The report said the RBA kept the cash rate unchanged in September, citing a rebound in private-sector demand, stable employment conditions, and signs that inflation could remain sticky in some areas. Although underlying inflation has stayed within the 2% to 3% target range, the August CPI indicator suggested the September quarter result “would be stronger than earlier thought.”

Westpac expects underlying inflation to drop below the midpoint of the target range in 2026, pointing to “subdued wages growth and decent productivity growth in market-sector industries” as limiting future price pressures. 

“If the RBA does hold in November, our conviction that they end up cutting in February rises,” the report said, forecasting a trough of 2.85% for the cash rate.

Senior economist Pat Bustamante said household demand remains the engine of recovery: “After one of the largest negative income shocks on record, the Aussie consumer looks to be making up for lost time.”

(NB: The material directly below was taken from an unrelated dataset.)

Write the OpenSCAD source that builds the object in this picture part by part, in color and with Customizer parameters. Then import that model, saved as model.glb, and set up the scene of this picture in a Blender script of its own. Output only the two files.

Household consumption rose 0.9% in the June quarter – the strongest since 2022 – and Westpac raised its September quarter forecast to 0.7% amid stronger spending data.

Chief economist Luci Ellis (pictured) said global developments continue to shape the policy backdrop, with the U.S. Federal Reserve “flying blind” due to a government shutdown that has delayed key economic data.

“This might point to a more dovish tilt to monetary policy,” Ellis said, though underlying inflation risks in the US remain.